# What's wrong with my developing tad?



## ~Fluff~ (Feb 10, 2006)

Not sure if this is the right place for this.
This tadpole doesn't seem to be developing right. Any ideas? It looks like he's got an air bubble. Should I euthenize this one? (the one on the right)


----------



## *slddave* (Jun 2, 2006)

I can't say because I have absolutely no experience. I only posted because I wanted to know what kind of tad these were.


----------



## ~Fluff~ (Feb 10, 2006)

They are turquoise and bronze auratus.


----------



## audioandroid (Mar 13, 2005)

it happens...just abnormal development. it will most likely die before hatching. to get some of those occasionally is no huge deal. if you see a lot of abnormal tads plus many bad eggs then maybe look into helping the breeding pair with additional supplements and feedings.


----------



## ~Fluff~ (Feb 10, 2006)

Thank you. 
I have 23 eggs/tadpoles from this pair and this is the first time I've seen one do this so is that a pretty good average? I suppliment the parents with calcium and vitamin powder on alternating days. Your help is really appreciated.


----------



## josh raysin (Nov 28, 2005)

this can happen occasionlly and is nothing to be alarmed about.


----------



## NCSUdart (Oct 1, 2004)

i usually get these either at the end of a breeding stretch from my thumbs or when they are just starting to breed. occasionally they'll hatch, but i haven't had any live longer than 5 days


----------



## froglet (May 18, 2005)

I am going on 2 weeks with one tad that had the same problem.... I just gave him 2 more days till i popped him and hes doing very well.. even lost the bubble..


----------



## ~Fluff~ (Feb 10, 2006)

froglet said:


> I am going on 2 weeks with one tad that had the same problem.... I just gave him 2 more days till i popped him and hes doing very well.. even lost the bubble..

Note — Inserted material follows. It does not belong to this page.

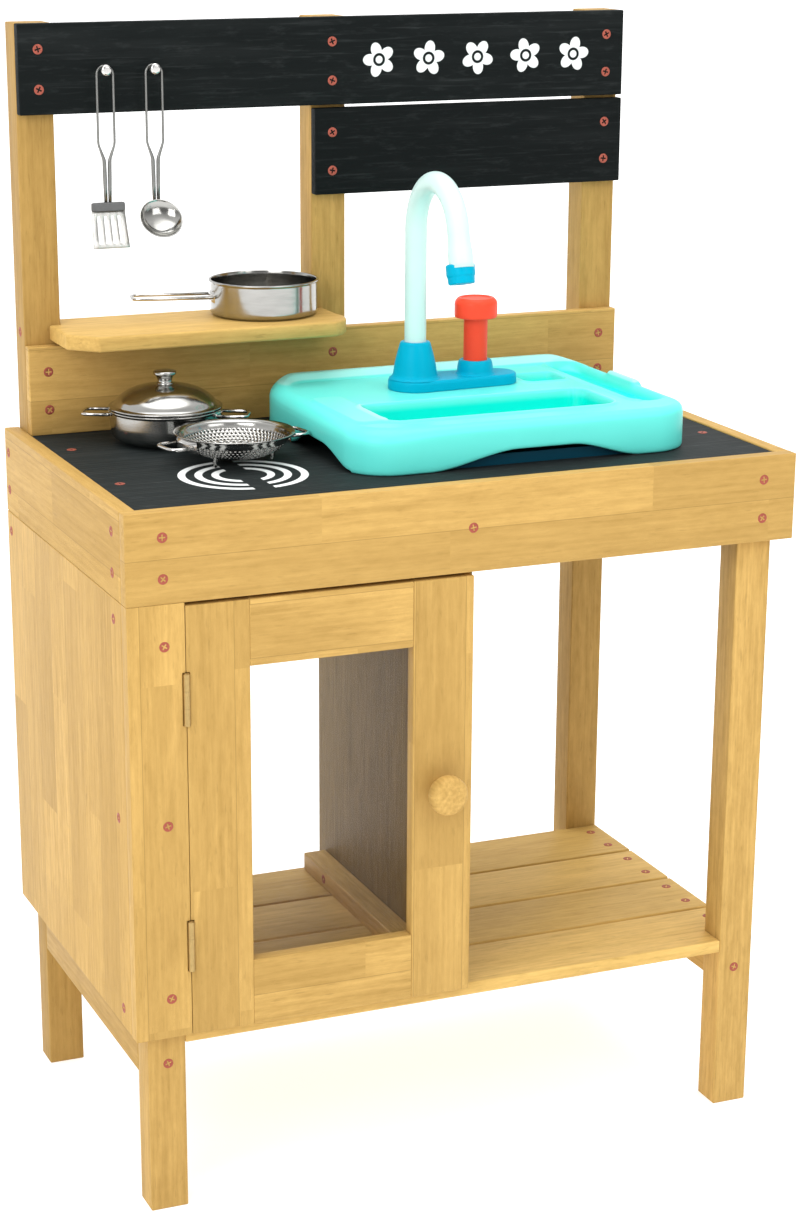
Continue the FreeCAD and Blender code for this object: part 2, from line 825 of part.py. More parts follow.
def hinge_leaf(low, leaf_x, lifts):
    """A leaf let into a stile's edge, with the knuckles at the given thirds."""
    front = at.knuckle_r - at.pin_forward + at.hinge_clearance
    leaf = solid_block(leaf_x, (front, at.leaf_depth), (low, low + at.hinge_length))
    third = at.hinge_length / 3
    for lift in lifts:
        start = low + third * lift
        gap = at.hinge_clearance / 2 if lift == 1 else 0 * third
        leaf = leaf.fuse(knuckle(start + gap, start + third - gap, leaf_x))
    return leaf.removeSplitter()


def build_hinges():
    """Two butt hinges: a fixed leaf, a door leaf and a headed pin each."""
    fixed = [hinge_leaf(low, fixed_leaf_x, (0, 2)) for low in hinge_bottoms()]
    moving = [hinge_leaf(low, moving_leaf_x, (1,)) for low in hinge_bottoms()]
    feature("hinge_leaves_fixed", Part.makeCompound(fixed))
    feature("hinge_leaves_door", Part.makeCompound(moving))
    pins = []
    for number, low in enumerate(hinge_bottoms()):
        top = low + at.hinge_length
        profile = [(0, low), (at.pin_r, low), (at.pin_r, top), (at.pin_head_r, top)]
        profile += [(at.pin_head_r, top + at.pin_head_t), (0, top + at.pin_head_t)]
        pins.append(turned(f"hinge_pin_{number}", profile, pin_x, -at.pin_forward, 0 * low))
    fused("hinge_pins", pins)


def screw_shape(length):
    """A countersunk wood screw that points down, its head's top just above the origin."""
    top = at.screw_rise
    rings = [(at.screw_head_r, top), (at.screw_r, top - at.screw_head_t), (at.screw_r / 2, top - length)]
    return faceted(rings, SCREW_SIDES)


def screws(label, groups):
    """A node of wood screws: each group is a driving direction, a length and its places."""
    solids = []
    for direction, length, places in groups:
        shape = screw_shape(length)
        tilt = FreeCAD.Rotation(FreeCAD.Vector(0, 0, -1), FreeCAD.Vector(*direction))
        for spot in places:
            copy = shape.copy()
            copy.Placement = FreeCAD.Placement(FreeCAD.Vector(*[float(value) for value in spot]), tilt)
            solids.append(copy)
    feature(label, Part.makeCompound(solids))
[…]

What do you mean you popped him? I'm not sure I understand. Do you mean the egg?


----------



## froglet (May 18, 2005)

When i egg sit i pop the eggs when i think the tads are ready to come out :lol: ... I gave the one with the sac as much time as i could ( where he almost came out himself )... then i popped him and hes still alive.


----------



## defaced (May 23, 2005)

I've had this happen alot with my Tincs in the past and some make it and some don't. There have been a few times where after the tad has hatched the sack has gone away, but it's been so long that I can't remember if the tad lived or not.


----------



## ~Fluff~ (Feb 10, 2006)

froglet,
Hmm, I don't think I'm experienced enough to be comfortable popping eggs. I'll let them come out on thier own. So far so good.

defaced,
Thanks. I have another clutch now that don't seem to be developing normally either. One has died already. But clutches since then seem ok. Wierd stuff. If it just happens from time to time, I won't worry about it. I hoping it wasn't something genetic. 

Thanks for all the responses.


----------



## KeroKero (Jun 13, 2004)

I think its just the pair "working out the kinks". I've had this happened, as mentioned before, with new breeders, or with seasonal breeders near the end of their breeding season (burned out a bit). That's usually when I get funky eggs, funky tads, and stuff like that.

I wouldn't euthenize the tadpole, see if it hatches, and if it does, let it doe its own thing. If it survives, awesome! If it doesn't, it will be valued nutrients for its siblings (assuming its housed with them).

I personally don't like euthenizing, but rather letting nature take its course... if the animal survives, even if its funky, I'll give it a home. If it dies as a tad, it was never meant to be, and is valued munchies for its siblings (and I've noticed increase in size and health of tads who've munched on tads that didn't make it, sounds horrid but that's nature), and if it dies as a froglet, I did my best


----------



## ~Fluff~ (Feb 10, 2006)

KeroKero said:


> I personally don't like euthenizing, but rather letting nature take its course... if the animal survives, even if its funky, I'll give it a home. If it dies as a tad, it was never meant to be, and is valued munchies for its siblings (and I've noticed increase in size and health of tads who've munched on tads that didn't make it, sounds horrid but that's nature), and if it dies as a froglet, I did my best


Thanks kerokero,
This is what I would prefer as well. If it makes it, great. If not, then so be it. I'll give it every chance but figure nature will weed out the weak ones. I feel better about that now that I know it's not so uncommon. They have been laying alot since I got them and really would love for them to take a break so maybe this is a slow down for them. Any way I can encourage them to take a break?


----------



## defaced (May 23, 2005)

Slow your mistings and lessen food, or seperate them. When inducing a dry spell, I'll feed once a week and mist once every two. This should be a slow, gradual process until they stop laying, and during the whole process you have to read your frogs to see if they're having problems. If at any point they seem to have problems take apporpiate measures.


----------



## ~Fluff~ (Feb 10, 2006)

Thanks defaced. I think maybe I'll seperate them for awhile.


----------